Une pétition peut-elle sauver une vie ? par Bernard-Henri Levy

C’est la question que se sont posée, il y a quinze jours maintenant, les initiateurs de l’appel « Il faut empêcher la lapidation de Sakineh ».




Et c’est la question que se posent, depuis, les dizaines de milliers de femmes et d’hommes qui, tous les jours, toutes les heures, certains jours au rythme d’une signature toutes les secondes, ont rejoint ce premier appel.



Alors personne n’a, hélas, la réponse à cette effroyable question.



Et rien ne dit que, dans les jours qui viennent, demain peut-être, l’atroce verdict ne sera pas appliqué et le beau visage de Sakineh Mohammadi Ashtiani réduit à la même bouillie que celui de ces deux amants qui, le 16 août dernier, près de Kunduz, en Afghanistan, ont bel et bien été lapidés à mort.



Mais, au fond de moi, je ne le crois pas.



Je crois, je veux croire, que la campagne de mobilisation engagée par Libération, Elle et La Règle du Jeu, peut finir par l’emporter.
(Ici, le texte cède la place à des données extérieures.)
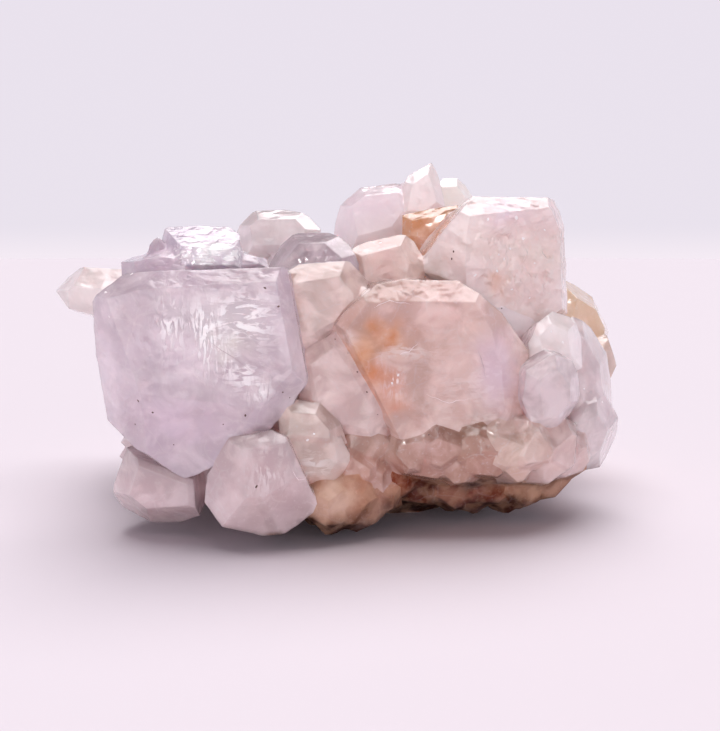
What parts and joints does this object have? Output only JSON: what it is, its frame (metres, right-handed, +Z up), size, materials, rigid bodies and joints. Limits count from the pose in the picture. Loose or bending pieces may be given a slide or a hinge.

Et cela pour, au moins, trois raisons.



D’abord parce que, comme l’a bien dit l’une des toutes premières à avoir répondu à notre invitation à adresser, chaque jour, une « Lettre à Sakineh » (Charlotte Gainsbourg), nous avons la chance de vivre dans un pays où le dernier mot revient à ce maître absolu qu’est l’Opinion : que près de 50 000 hommes et femmes (le nombre de ceux qui, à, l’heure où j’écris, ont déjà signé) opinent que la lapidation est un crime d’une insondable ignominie, que nous soyons unanimes (par delà les attaches, les croyances ou les non croyances de chacun) à répondre par la lettre de nos noms aux pierres de l’obscurantisme et du crime – et les maîtres en second, c’est-à-dire les gouvernants, sont fondés à intervenir et à suivre ; est-ce un hasard si le premier pays à s’être fermement engagé, par la voix de Nicolas Sarkozy, pour la cause de la jeune femme, est celui d’où la pétition est partie ?
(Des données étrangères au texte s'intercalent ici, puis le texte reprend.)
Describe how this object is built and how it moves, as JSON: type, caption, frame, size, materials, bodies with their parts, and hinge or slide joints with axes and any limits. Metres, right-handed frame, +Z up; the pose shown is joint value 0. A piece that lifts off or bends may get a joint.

Ensuite parce qu’aussi implacables que soient les dictatures, aussi sans scrupules, sans âme ni vertu, que soient leurs autorités, elles ne sont jamais complètement autistes et que, dans le bras de fer qu’elles engagent avec le monde des démocraties et qui est comme leur seconde nature, elles sont attentives à tous les signes : qu’un pays comme la France prenne aussi fortement position, qu’il déclare, par la bouche de son Président, que la jeune femme menacée de lapidation est sous sa « responsabilité », qu’il en fasse une question d’humanité, de principe et d’honneur – et le régime de Téhéran ne peut, d’une manière ou d’une autre, qu’en tenir compte ; nous avons, à la Règle du Jeu, à travers le réseau de blogueurs et de sites iraniens auquel nous sommes connectés, des indications qui semblent dire la montée en puissance, au sein même de l’appareil judiciaire, d’un courant estimant que le prix à payer pour cette mise à mort, en pleine agora du village planétaire, d’une femme dont le seul crime est d’être peut-être tombée amoureuse serait, pour le régime, exorbitant et trop risqué.



Et puis enfin parce que, sur la scène à haute tension qu’est la scène de la question iranienne, sur ce théâtre mondial où s’affrontent les amis de la démocratie et les partisans d’une mollarchie demain nucléarisée, il y a un troisième acteur qui joue et jouera un rôle de plus en plus décisif : cet acteur c’est la société civile iranienne en lutte, elle-même, avec son Etat et pour la défense de la culture et des valeurs de la grande civilisation perse – et le fait est qu’avec cette pétition, avec cet appel en faveur d’une femme dont le nom était, hier encore, inconnu et que le monde entier, désormais, appelle par son prénom, avec cet acte de reconnaissance d’un visage qui est devenu, en quelques semaines, une véritable icône planétaire, s’impose le premier signe de solidarité concrète qui ait été adressé à cette société civile depuis que, voici un peu plus d’un an, son vote lui a été volé ; raison supplémentaire pour laquelle Ahmadinejad et les siens ne peuvent demeurer sourds à l’appel qui leur est adressé.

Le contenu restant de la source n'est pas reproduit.